--- Rows ---

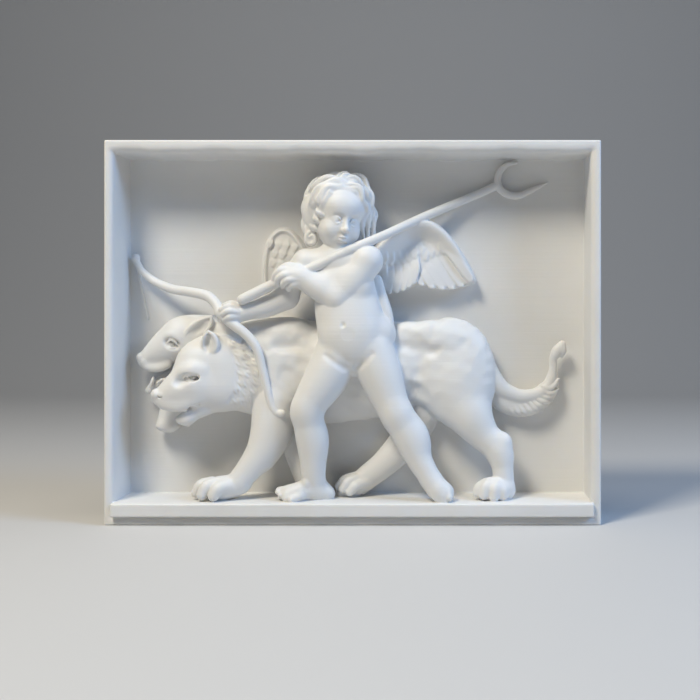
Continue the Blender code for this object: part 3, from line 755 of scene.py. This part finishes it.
def near_head(f):
    # neck under the mane
    f.tube([(285,378,6), (262,377,7), (243,374,8)], 0, [16.5,16.2,15.2], flat=.6)
    f.mound((217,371,10.6), 3, (15.6,15.7,8.8), 4)
    f.mound((196,366,13), 3, (8.6,9.6,6.4), -20)
    f.tube([(194,384,14), (181,389,15.2), (168,394.5,16.4), (159.5,395.8,16.8)], 3, [9.6,7.6,5,3.1],
        flat=.85)
    f.mound((219,391,12.2), 5, (9.6,7.6,6.2), 10)
    # muzzle lip, brow
    f.tube([(158,400,17.2), (166,405,17.8), (178,406.5,18.2), (190,403,18.2), (199,398.5,17.6)], 3,
        [1.5,2.1,2.5,2.2,1.4], .9, 4)
    f.dent((190.6,376.7,20.6), .5, (3.7,2.2,3.9), -2)
    f.dent((182,379.5,21.2), 2.4, (3.2,1.8,2.3), 34)
    f.tube([(179,374,17.2), (185,370.5,18.9), (193,368.8,19.4), (202,369.5,18.8)], 3.6, [.7,1.2,1.3,.7],
        1, 4)
    f.mound((191.2,377,17.7), .1, (2.15,1.6,2.3))
    f.tube([(182,379,18.6), (185.6,375.2,19.8), (191.5,373.4,20.5), (197.5,374.4,20.1), (202,378,18.9)],
        .15, [.4,.75,.9,.75,.35], 1, 4)
    f.tube([(184.5,378.8,18.5), (189,381,19.1), (195,381.3,19.2), (201.5,378.8,18.8)], .2, [.3,.5,.5,.3],
        1, 4)
    f.dent((190.3,377.2,20.2), .1, (.8,.8,1.5))
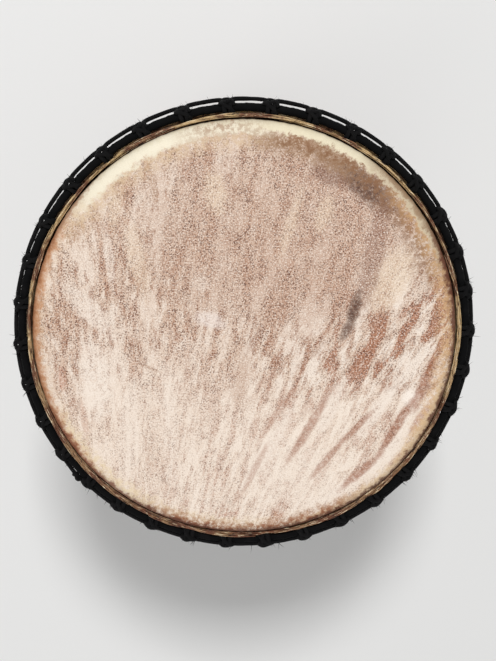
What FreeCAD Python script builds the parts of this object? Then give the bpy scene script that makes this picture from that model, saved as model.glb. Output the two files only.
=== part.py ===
"""Rope-tuned djembe, standing on its foot. +Z is the drum's axis, and the origin is the centre of the foot.

A carved goblet shell carries a goat skin. The skin folds round the flesh ring, and the crown ring sits above
the fold. One cradle rope is hitched to the crown ring and another to the bottom ring, so that each ring has a
row of loops, and one tension rope is laced between the two rows.
"""

import FreeCAD, Part

import math
import os

import Sketcher
from FreeCAD import Vector

# Driving dimensions, in millimetres, degrees or pieces. All else is worked out from them.
SIZES = {
    "total_height": 600.0,
    # shell, outside
    "shell_radius": 167.0,
    "shoulder_height": 560.0,
    "belly_arc": 375.0,
    "belly_radius": 152.0,
    "belly_height": 455.0,
    "bowl_arc": 156.5,
    "throat_radius": 80.0,
    "throat_height": 363.3,
    "throat_cove": 14.0,
    "neck_radius": 73.0,
    "neck_height": 349.0,
    "bead_top": 331.0,
    "bead_bottom": 315.0,
    "bead_arc": 8.4,
    "stem_arc": 850.0,
    "foot_radius": 118.0,
    "foot_band": 15.0,
    # shell, inside
    "edge_round": 9.0,
    "edge_crest": 4.0,
    "mouth_radius": 148.3,
    "mouth_height": 585.0,
    "inner_belly_arc": 356.3,
    "inner_belly_radius": 134.0,
    "inner_belly_height": 460.2,
    "inner_bowl_arc": 137.5,
    "inner_bowl_radius": 56.0,
    "inner_bowl_height": 373.0,
    "bore_radius": 52.0,
    "bore_height": 342.0,
    "inner_stem_arc": 900.0,
    "foot_bore": 101.0,
    # two carved lines round the stem
    "band_height": 62.0,
    "band_half_width": 17.0,
    "line_depth": 2.5,
    "line_opening": 1.5,
    # skin
    "skin_thickness": 1.0,
    "collar_gap": 0.6,
    "collar_rise": 17.0,
    "collar_flare": 2.6,
    "collar_lean": 0.3,
    "collar_trim": 0.4,
    # rings
    "rod_radius": 2.5,
    "binding_thickness": 0.6,
    "flesh_radius": 171.15,
    "flesh_height": 575.6,
    "crown_radius": 176.8,
    "crown_height": 585.0,
    "bottom_radius": 88.8,
    "bottom_height": 360.4,
    # ropes
    "loop_count": 34.0,
    "hitch_turn": 0.65,
    "hitch_drift": 2.0,
    "hitch_drift_from": 203.0,
    "hitch_second_drift": 1.05,
    "rope_radius": 1.75,
    "rope_clearance": 0.2,
    "hitch_outer_step": 2.7,
    "hitch_inner_step": 1.9,
    "loop_half_width": 4.4,
    "loop_leg_lean": 1.2,
    "span_corner": 2.6,
    "under_corner": 3.2,
    "leg_corner": 2.2,
    "crown_span_drop": 6.4,
    "crown_span_sway": 3.6,
    "bottom_span_drop": 8.0,
    "bottom_span_sway": 0.0,
    "crown_loop_radius": 173.2,
    "crown_loop_height": 553.0,
    "bottom_loop_angle": 47.0,
    "bottom_lean_angle": 52.0,
    "rope_standoff": 3.2,
    "knot_radius": 3.8,
    "crown_knot_out": 1.3,
}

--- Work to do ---
Pull every line containing "that" from the material above.

--- Result of this task ---
What FreeCAD Python script builds the parts of this object? Then give the bpy scene script that makes this picture from that model, saved as model.glb. Output the two files only.
the fold. One cradle rope is hitched to the crown ring and another to the bottom ring, so that each ring has a